As you can see in the table, statistical dominance in college is important like with any position, however athleticism follows top TE producers more than any other position I have studied this offseason. Testing metrics did not seem to filter good NFL running backs and the same goes for receivers. However I will pay more attention to the athleticism marks put up by tight ends going forward.
Taking all this into account, on to the pre-draft TE rankings!
|Rank||Name||School||Career Yards||Average College Market Share||Forty||WaSS||Projected Draft Round|
|TE3||Cole Kmet||Notre Dame||691||7%||4.7||106.8||2-3|
|TE4||Harrison Bryant||Florida Atlantic||2137||16%||4.73||97.9||4+|
Tier 1 – Close Enough
TE1 – Brycen Hopkins
This Purdue product comes closest to checking all the boxes I am looking for. Hopkins was plenty productive in college but he falls just short of an ideal market share and WaSS. He appears to be a pretty well rounded prospect and by all accounts will be selected in the top 3 rounds of the NFL draft. He strikes me as a safe rookie TE pick with upside.
TE2 – Adam Trautman
The most dominant tight end in this year’s class hails from FCS school Dayton, a place most known for their occasional basketball tournament runs. Trautman led his team in receiving 3 years in a row en route to a career 24% market share which is simply insane for a tight end. Some of his athleticism scores leave a lot to be desired, although his agility marks were better than the forty time. Outstanding college production and day 2 draft position land him as my second tight end in this class.
TE3 – Cole Kmet
Scoring your first touchdown in your junior season is usually the stuff you see from undrafted free agents, but yet again a late blooming golden domer is getting the benefit of the doubt (see: Boykin, Miles and Claypool, Chase). What keeps him afloat in my rankings is the all powerful draft capital as he will likely be the first tight end off the board and is a lock for day 2. It’s not all bad, Kmet tested as an outrageous athlete so maybe there’s more here than meets the eye.
Tier 2 – Patience Required
TE4 – Harrison Bryant
The former Owl checks in with an enticing profile, but like many TEs in this class did not show the requisite athleticism I’d like to see. Generally college production would trump some of the combine metrics but he just came in as an average athlete and his draft capital won’t carry him over the finish line.
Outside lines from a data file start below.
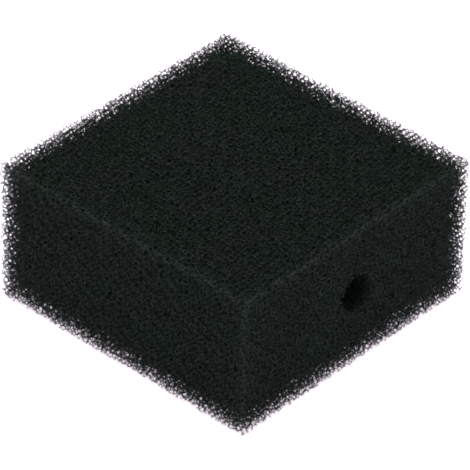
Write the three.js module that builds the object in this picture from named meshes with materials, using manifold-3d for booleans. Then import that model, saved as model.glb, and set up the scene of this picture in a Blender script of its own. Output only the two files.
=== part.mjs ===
// A sponge filter: one square block of open-cell filter foam with a blind bore in one side.
// A pump's inlet spigot pushes into the bore, so that the pump draws its water through the foam all round.
//
// Millimetres, +Z up. The origin is the centre of the underside, and the bore opens through the -Y side.

import * as THREE from "three";
import { mergeVertices } from "three/addons/utils/BufferGeometryUtils.js";
import Module from "manifold-3d";

// Driving dimensions
const BLOCK_SIDE = 100; // the plan is square
const BLOCK_HEIGHT = 49;
const BORE_DIAMETER = 12.5;
const BORE_AXIS_HEIGHT = 25.5; // a little above the middle
const BORE_DEPTH = 75; // from the -Y side, leaving foam behind the end of the spigot
const BORE_SEGMENTS = 64;
const CUTTER_OVERRUN = 5; // how far the cutter stands out of the mouth

const SIDE_FACE_Y = -BLOCK_SIDE / 2; // the side that the bore opens through

const wasm = await Module();
wasm.setup();

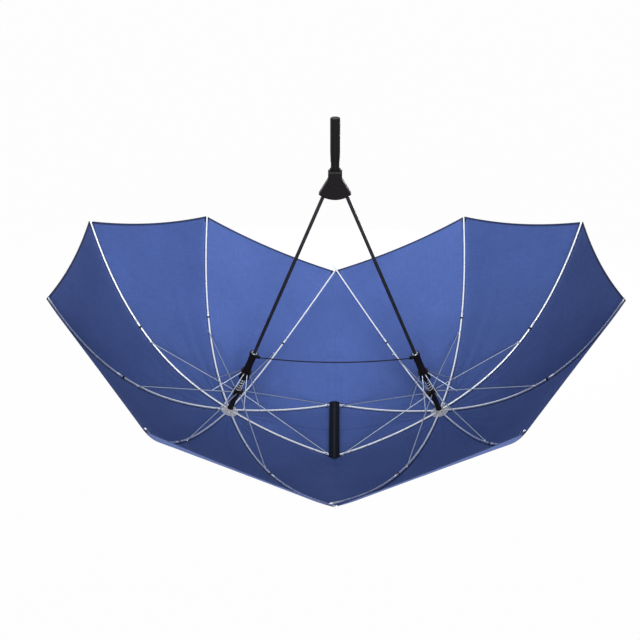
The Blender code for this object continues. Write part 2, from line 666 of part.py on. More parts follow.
def umbrella(side, looks):
    """Everything on one shaft, in a frame with the rib pivots at its origin and the shaft along +Z."""
    sign = SIDES[side]
    turn = 0 if sign > 0 else math.pi
    frame = empty(f"frame_{side}", None, (-sign * CROWN_OFFSET, 0, CROWN_LEVEL), (0, SHAFT_LEAN, turn))
    angles = [rib_angle(side, index) for index in range(RIB_COUNT)]
    shaft(side, frame, looks)
    crown(side, frame, angles, looks)
    ferrule(side, frame, looks)
    ring(side, frame, angles, looks)
    spring(side, frame, looks)
    runner(side, frame, angles, looks)
    for index in range(RIB_COUNT):
        rib(side, index, frame, looks)
        stretcher(side, index, frame, looks)
    for index in LINKED_RIBS:
        link(side, index, frame, looks)
    cloth(side, frame, looks)


def main():
    clear_scene()
    looks = {
        "black": material("black plastic", (0.012, 0.012, 0.013), 0.42),
        "dark": material("dark shaft", (0.03, 0.03, 0.032), 0.30, 0.6),
        "steel": material("bright steel", (0.72, 0.73, 0.75), 0.25, 1.0),
        "white": material("pale plastic", (0.72, 0.72, 0.70), 0.40),
        "navy": material("navy cloth", (0.02, 0.045, 0.19), 0.75),
    }
    grip(looks)
    collar(looks)
    fork(looks)
    for side in SIDES:
        umbrella(side, looks)
    strap(looks)
    link_cord(looks)


main()
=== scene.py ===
import json
import math

import bmesh
import bpy
from mathutils import Matrix, Vector


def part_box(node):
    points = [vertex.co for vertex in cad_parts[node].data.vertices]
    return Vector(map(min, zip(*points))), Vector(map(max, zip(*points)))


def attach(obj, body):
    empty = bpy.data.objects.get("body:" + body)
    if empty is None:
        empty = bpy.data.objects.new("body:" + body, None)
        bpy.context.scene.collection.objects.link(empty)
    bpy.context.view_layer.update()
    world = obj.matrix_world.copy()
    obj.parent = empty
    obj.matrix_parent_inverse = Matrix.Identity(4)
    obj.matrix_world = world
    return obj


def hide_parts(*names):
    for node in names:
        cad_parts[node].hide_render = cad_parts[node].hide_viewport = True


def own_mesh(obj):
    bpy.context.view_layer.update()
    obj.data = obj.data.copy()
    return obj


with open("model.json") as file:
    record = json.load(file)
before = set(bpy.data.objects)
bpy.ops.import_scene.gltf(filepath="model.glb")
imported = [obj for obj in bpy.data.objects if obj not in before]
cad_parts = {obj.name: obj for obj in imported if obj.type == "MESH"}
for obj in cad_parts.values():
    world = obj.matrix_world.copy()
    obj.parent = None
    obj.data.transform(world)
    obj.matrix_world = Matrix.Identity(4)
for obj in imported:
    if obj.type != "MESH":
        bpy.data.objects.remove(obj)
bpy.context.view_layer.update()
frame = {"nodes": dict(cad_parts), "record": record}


# Camera, light and floor. The umbrella is seen from in front and above, over a plain white floor
# that lies well under it and keeps only its soft shadow.
CAMERA_PLACE = (0.0009, -1.9035, 0.668)
CAMERA_PITCH = math.radians(30.06)
CAMERA_YAW = math.radians(1.05)
CAMERA_ROLL = math.radians(-0.35)
CAMERA_LENS = 53.43
KEY_FROM = (0.06, -1.0, 0.52)
KEY_ANGLE = math.radians(28)
KEY_POWER = 3.15
BACK_PLACE = (0.30, 2.80, -1.00)
BACK_SIZE = 0.8
BACK_POWER = 34.0
AIM = (0.0, 0.0, -0.45)
AMBIENT_LEVEL = 0.24
FLOOR_LEVEL = -1.45
FLOOR_HALF_WIDTH = 16.0
FLOOR_WHITE_SHARE = 0.96
FLOOR_COLOUR = (0.92, 0.92, 0.92)
FLOOR_ROUGHNESS = 0.9

camera = bpy.data.objects.new("camera", bpy.data.cameras.new("camera"))
bpy.context.scene.collection.objects.link(camera)
camera.data.lens = CAMERA_LENS
turn = Matrix.Rotation(CAMERA_YAW, 4, "Z") @ Matrix.Rotation(math.pi / 2 - CAMERA_PITCH, 4, "X")
camera.matrix_world = Matrix.Translation(CAMERA_PLACE) @ turn @ Matrix.Rotation(CAMERA_ROLL, 4, "Z")
bpy.context.scene.camera = camera
bpy.context.scene.view_settings.view_transform = "Standard"


def add_lamp(name, kind, direction, power):
    data = bpy.data.lights.new(name, kind)
    data.energy = power
    made = bpy.data.objects.new(name, data)
    made.rotation_euler = Vector(direction).to_track_quat("-Z", "Y").to_euler()
    made.visible_camera = False
    bpy.context.scene.collection.objects.link(made)
    return made


key = add_lamp("key_light", "SUN", -Vector(KEY_FROM), KEY_POWER)
key.data.angle = KEY_ANGLE
back = add_lamp("back_light", "AREA", Vector(AIM) - Vector(BACK_PLACE), BACK_POWER)
back.location = BACK_PLACE
back.data.shape = "DISK"
back.data.size = BACK_SIZE


def seen_directly(nodes, links):
    """One for rays from the camera and for rays that a metal or a glass sends on, otherwise zero."""
    path = nodes.new("ShaderNodeLightPath")
    total = nodes.new("ShaderNodeMath")
    total.operation = "MAXIMUM"
    links.new(path.outputs["Is Camera Ray"], total.inputs[0])
    links.new(path.outputs["Is Glossy Ray"], total.inputs[1])
    return total.outputs[0]


world = bpy.data.worlds.new("studio")
world.use_nodes = True
bpy.context.scene.world = world
sky = world.node_tree.nodes["Background"]
sky.inputs["Color"].default_value = (1.0, 1.0, 1.0, 1.0)
level = world.node_tree.nodes.new("ShaderNodeMapRange")
level.inputs["To Min"].default_value = AMBIENT_LEVEL
level.inputs["To Max"].default_value = 1.0
links = world.node_tree.links
links.new(seen_directly(world.node_tree.nodes, links), level.inputs["Value"])
links.new(level.outputs["Result"], sky.inputs["Strength"])

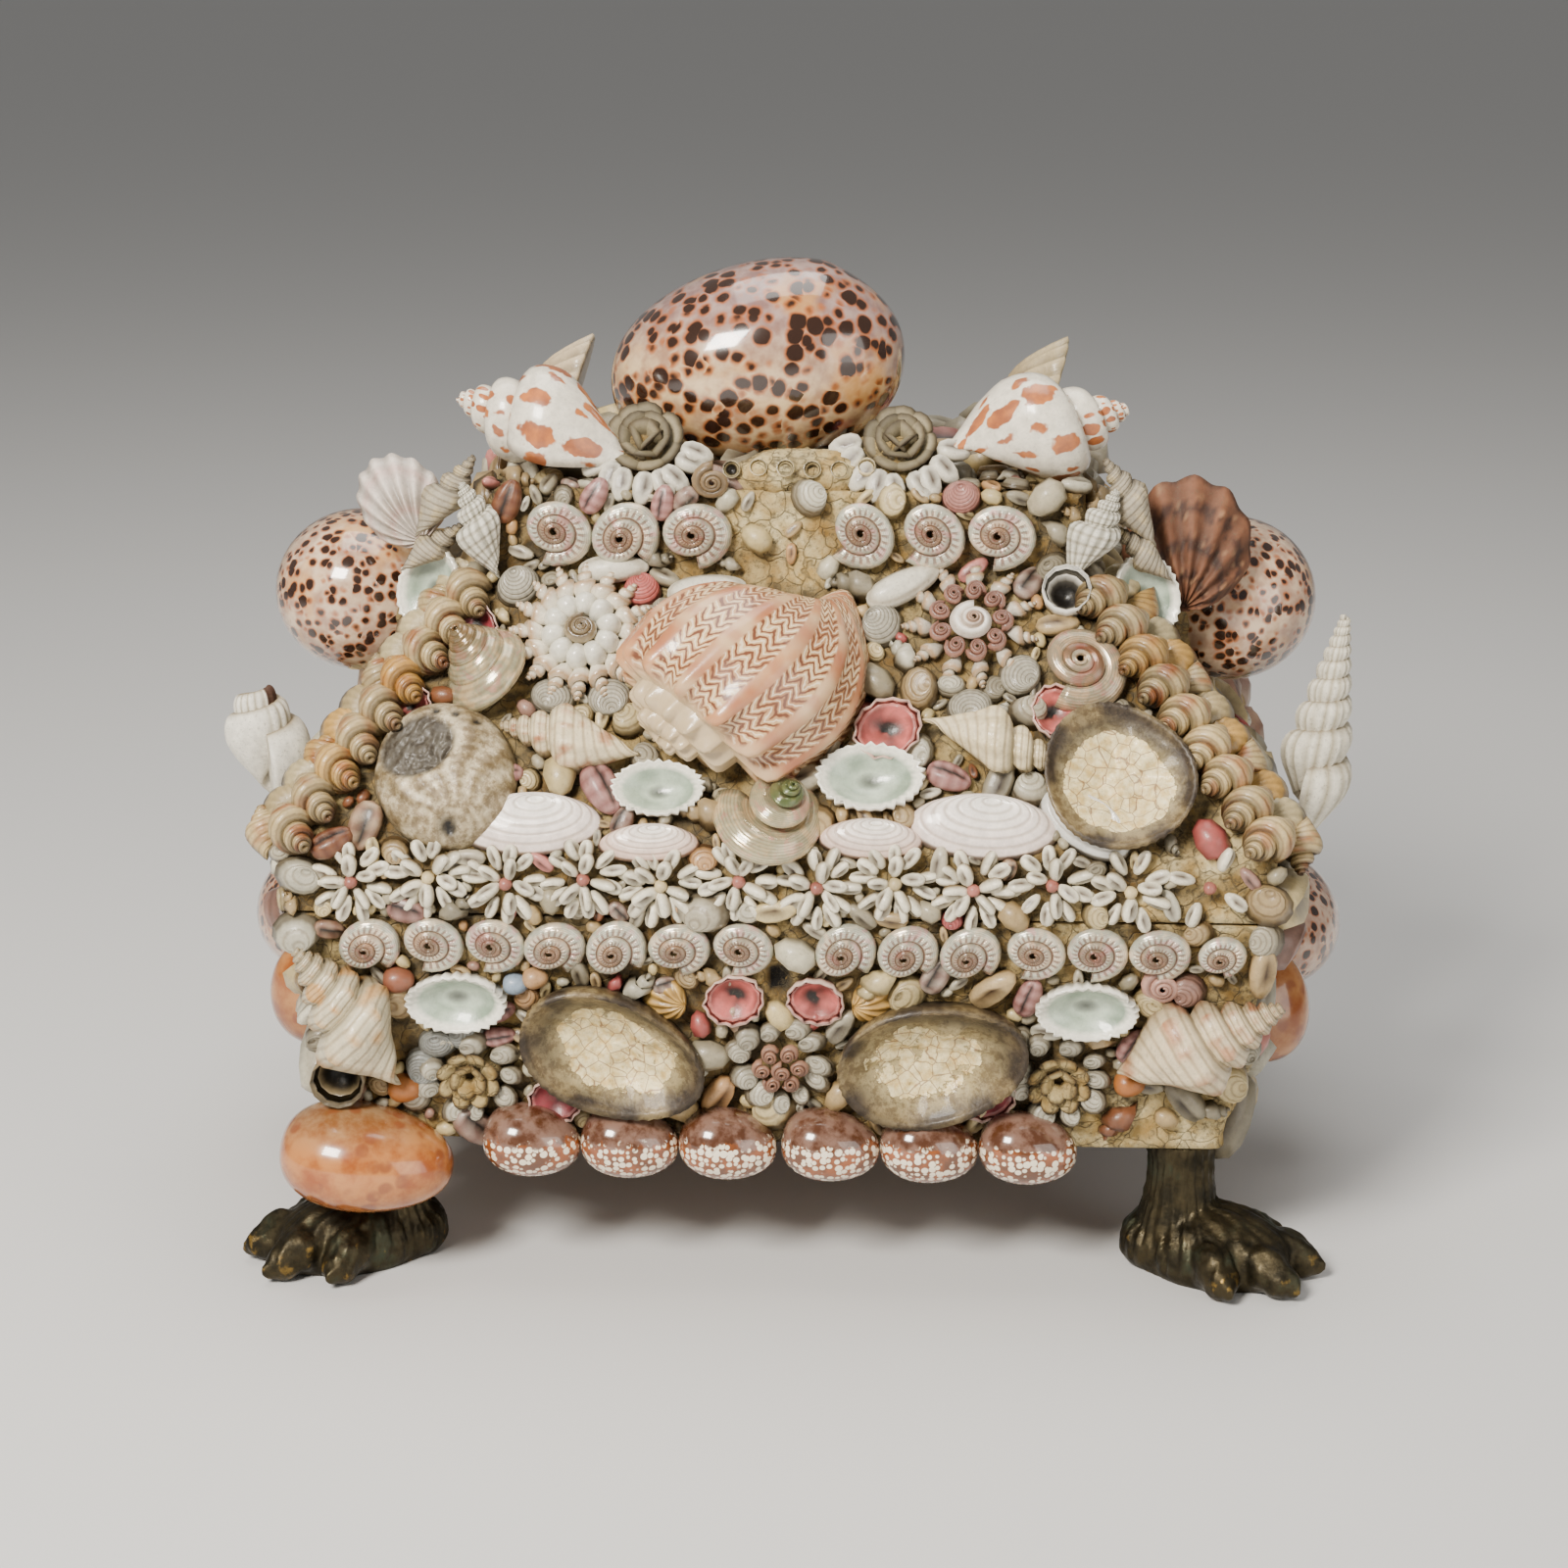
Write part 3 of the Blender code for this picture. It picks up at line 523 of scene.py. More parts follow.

It will be hard to spend a rookie pick on a tight end who gets selected after the 3rd round, because it’s unlikely they get meaningful playing time in year 1. I would earmark this Bryant as a stash in deeper leagues.
TE5 – Albert Okwuegbunam
If I had to pick one TE in this class to shock everyone and blow up as a rookie it would be Albert O. Despite a disappointing junior season, he still came very close to the college production metrics I’m looking for and then obliterated the forty coming in with a 99th percentile speed score. A QB change at Missouri could have played a part in his final season coming up short, but that is baked into his discounted ranking. As a player who was tracking in all the right ways prior to 2019, he could be a nice late flyer for your dynasty team.
TE6 – Hunter Bryant
I had heard a lot about “the other” Bryant before sitting down to make these rankings, but was disappointed at what I found. He is a bit short for a TE at 6’2″ and didn’t test as an above-average athlete to make up for it. Hunter was productive at Washington but not enough to overlook some of these deficiencies. Finally despite some twitter love, the fact that I haven’t seen him mentioned as a day 2 pick at all really hurts his potential for me.
TE7 – Colby Parkinson
Of the also-rans at the position, Parkinson stuck out as a poor man’s Brycen Hopkins. By that I mean he gets close to checking every box but doesn’t quite get therefor any single category. The good news is he’s not severely lacking in any metric, which I can’t say even some of the top prospects on this list. In leagues where TE has some enhanced value, I’d try him as an end of the bench stash.